As suas vidas seriam pautadas por uma grande rigidez, tendo que cumprir horários e regras sem exceções. Algumas das regras passavam por:
- Não poderem fazer barulho ao andar
- Não podiam falar alto ou falar demasiado
- Não podiam faltar às obrigações, muito menos incumprir os horários
- Não podiam contar o que se passava na comunidade a pessoas de fora
- Não podiam entrar nas celas das outras repetidamente, de noite ou de dia
- Não podiam oferecer prendas
- Não podiam dançar ou cantar músicas que não fossem as religiosas
- Não podiam sair da clausura de dia ou de noite
- Não podiam incluir homens dentro do seu recolhimento ou da cela
- Não podiam falar das grades da igreja ou da janela para homens nem escrever cartas
Os castigos que lhes impunham caso estas não cumprissem as regras eram, por exemplo, a exclusão das mesmas, serem colocadas à saída do refeitório, deitadas com as mãos abertas e as freiras andarem em cima destas; serem confinadas às celas; só comerem pão e água; serem açoitadas. Mas o que se verifica é que elas muitas das vezes alternavam este tipo de comportamentos, ora se mostravam nuas, ora rezavam sem parar e jejuavam. Desta forma, muitas vezes os padres perdoavam-nas, culpabilizando o demónio dentro delas. Estas podiam comunicar com o exterior, porém, as exceções continuavam. Elas não podiam circular pela portaria; só podiam conversar com outras pessoas se tivessem autorização da Regente e mesmo assim, tinham de estar na presença desta; a conversa teria que ser no muro ou na roda, ser breve, e era imperativo que estivessem cobertas com um véu de linho preto; também podiam ocasionalmente falar com os pais, irmãos e tios e primos de 1º grau.

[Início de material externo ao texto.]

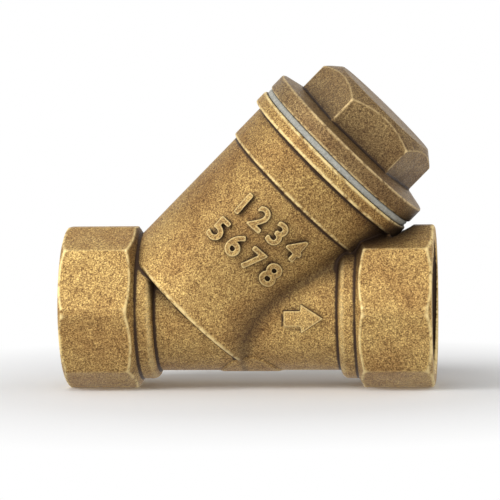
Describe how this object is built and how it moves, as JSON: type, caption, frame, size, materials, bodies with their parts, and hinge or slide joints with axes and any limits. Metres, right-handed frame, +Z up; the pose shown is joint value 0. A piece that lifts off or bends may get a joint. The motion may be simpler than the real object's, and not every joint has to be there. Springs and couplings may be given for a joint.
{
  "type": "y strainer",
  "caption": "Brass Y-pattern pipe strainer with threaded ends, a hexagon screw cap, a flat gasket and a removable perforated screen.",
  "frame": {"origin": "centre of the inlet's mouth, on the run's axis", "axes": "+X along the run, in the direction of flow; +Z up, on the branch's side; the branch leans towards +X"},
  "size_m": [0.058, 0.0306, 0.0503],
  "materials": {
    "cast_brass": "blasted forging, satin",
    "turned_brass": "blasted and dull",
    "gasket": "pale grey flat gasket",
    "stainless": "stainless sheet and wire"
  },
  "bodies": {
    "body": {"body": "cast_brass"},
    "cartridge": {"cap_gasket": "gasket", "screen_tube": "stainless", "screen_mesh": "stainless", "screen_top_ring": "stainless", "screen_bottom_ring": "stainless"},
    "cap": {"cap": "turned_brass"}
  },
  "joints": [
    {"name": "cartridge_rise", "type": "slide", "parent": "body", "child": "cartridge", "axis": [0.7071, 0, 0.7071], "range_m": [0, 0.0405]},
    {"name": "cap_turn", "type": "hinge", "parent": "cartridge", "child": "cap", "pos_m": [0.04326, 0, 0.02376], "axis": [0.7071, 0, 0.7071], "range_deg": [0, 9600]}
  ],
  "couplings": [
    {"joint": "cartridge_rise", "follows": "cap_turn", "m_per_rad": 0.00023873}
  ]
}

Frei Bernardo de Santa Maria relata vários desvios a estas regras, desde elas se deslocarem às janelas ou aos muros e falarem com vários homens, irem para as igrejas com enfeites na roupa, despirem-se e estarem nuas no templo, tentativas de suicídio, rirem-se sem parar, etc. Outro grupo de mulheres que viam as suas liberdades serem sugadas eram as órfãs dotadas para casar pela Misericórdia. O que lhes era exigido era que fossem órfãs entre os 15 anos, donzelas, virtuosas e pobres e não podiam estar apalavradas para casar. Após estas fazerem petição, seguia-se as informações sobre as meninas na sua vizinhança, de forma a verem se elas tinham realmente um comportamento exemplar. Caso isso se verificasse, iam a votos e durante esse tempo, elas tinham de ter os cuidados para não serem faladas pelo povo. Vejamos que só o facto delas serem extrovertidas, rirem-se muito alto ou até conversarem com rapazes podia ser motivo para serem excluídas. Deste modo, Sofia Fernandes conclui dizendo que estas mulheres estavam confinadas e viviam subjugadas a regras muito rígidas, sendo elas culpabilizadas só por terem nascido mulheres.